Data segment ::
————————

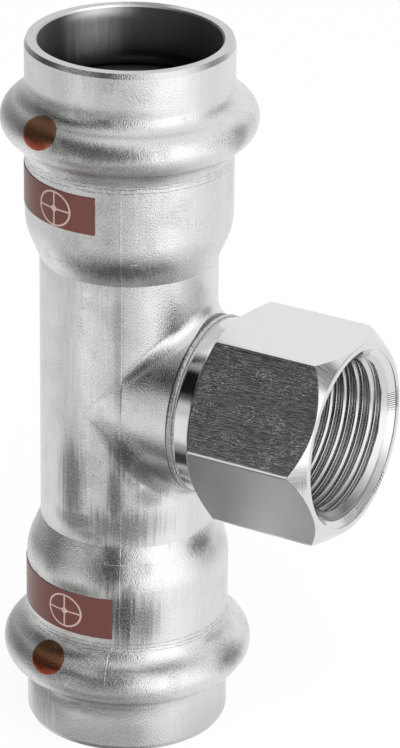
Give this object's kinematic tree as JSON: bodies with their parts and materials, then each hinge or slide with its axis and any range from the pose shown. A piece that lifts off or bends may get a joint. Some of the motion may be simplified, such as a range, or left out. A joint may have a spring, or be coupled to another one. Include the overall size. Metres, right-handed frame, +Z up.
{
  "type": "press tee fitting",
  "caption": "Drawn steel press tee: a straight run with a beaded press socket at each mouth and, on a collar at its middle, a hexagonal connector with a female pipe thread.",
  "frame": {"origin": "centre of the lower mouth, on the run axis", "axes": "+Z up the run towards the upper mouth, +X along the branch towards its open end, +Y completes a right-handed frame"},
  "size_m": [0.0474, 0.0314, 0.091],
  "materials": {
    "drawn_steel": "satin drawn stainless steel with brushed rings at the beads",
    "turned_steel": "turned and milled stainless steel, bright edges",
    "weld_steel": "matt grey weld metal",
    "seal_rubber": "smooth black sealing rubber",
    "field_paint": "thin red-brown printed field",
    "dot_paint": "thin translucent brown varnish dot"
  },
  "bodies": {
    "root": {"tee_body": "drawn_steel", "threaded_connector": "turned_steel", "branch_weld": "weld_steel", "upper_seal": "seal_rubber", "lower_seal": "seal_rubber", "upper_mark_field": "field_paint", "lower_mark_field": "field_paint", "upper_paint_dot": "dot_paint", "lower_paint_dot": "dot_paint"}
  },
  "joints": []
}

————————

To do :: Take the material above and return all of it exactly.

Solution for this problem ::
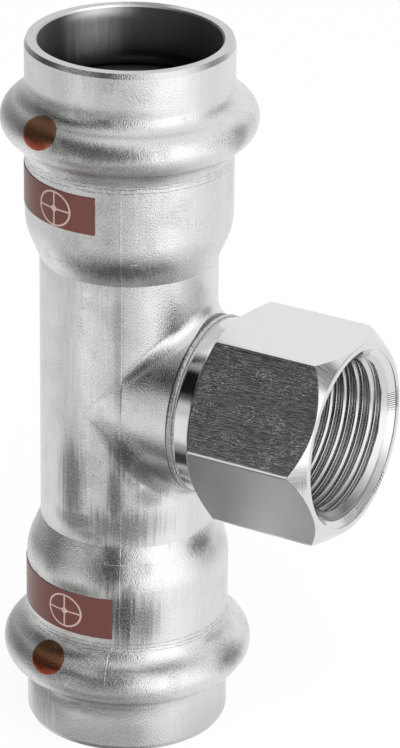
Give this object's kinematic tree as JSON: bodies with their parts and materials, then each hinge or slide with its axis and any range from the pose shown. A piece that lifts off or bends may get a joint. Some of the motion may be simplified, such as a range, or left out. A joint may have a spring, or be coupled to another one. Include the overall size. Metres, right-handed frame, +Z up.
{
  "type": "press tee fitting",
  "caption": "Drawn steel press tee: a straight run with a beaded press socket at each mouth and, on a collar at its middle, a hexagonal connector with a female pipe thread.",
  "frame": {"origin": "centre of the lower mouth, on the run axis", "axes": "+Z up the run towards the upper mouth, +X along the branch towards its open end, +Y completes a right-handed frame"},
  "size_m": [0.0474, 0.0314, 0.091],
  "materials": {
    "drawn_steel": "satin drawn stainless steel with brushed rings at the beads",
    "turned_steel": "turned and milled stainless steel, bright edges",
    "weld_steel": "matt grey weld metal",
    "seal_rubber": "smooth black sealing rubber",
    "field_paint": "thin red-brown printed field",
    "dot_paint": "thin translucent brown varnish dot"
  },
  "bodies": {
    "root": {"tee_body": "drawn_steel", "threaded_connector": "turned_steel", "branch_weld": "weld_steel", "upper_seal": "seal_rubber", "lower_seal": "seal_rubber", "upper_mark_field": "field_paint", "lower_mark_field": "field_paint", "upper_paint_dot": "dot_paint", "lower_paint_dot": "dot_paint"}
  },
  "joints": []
}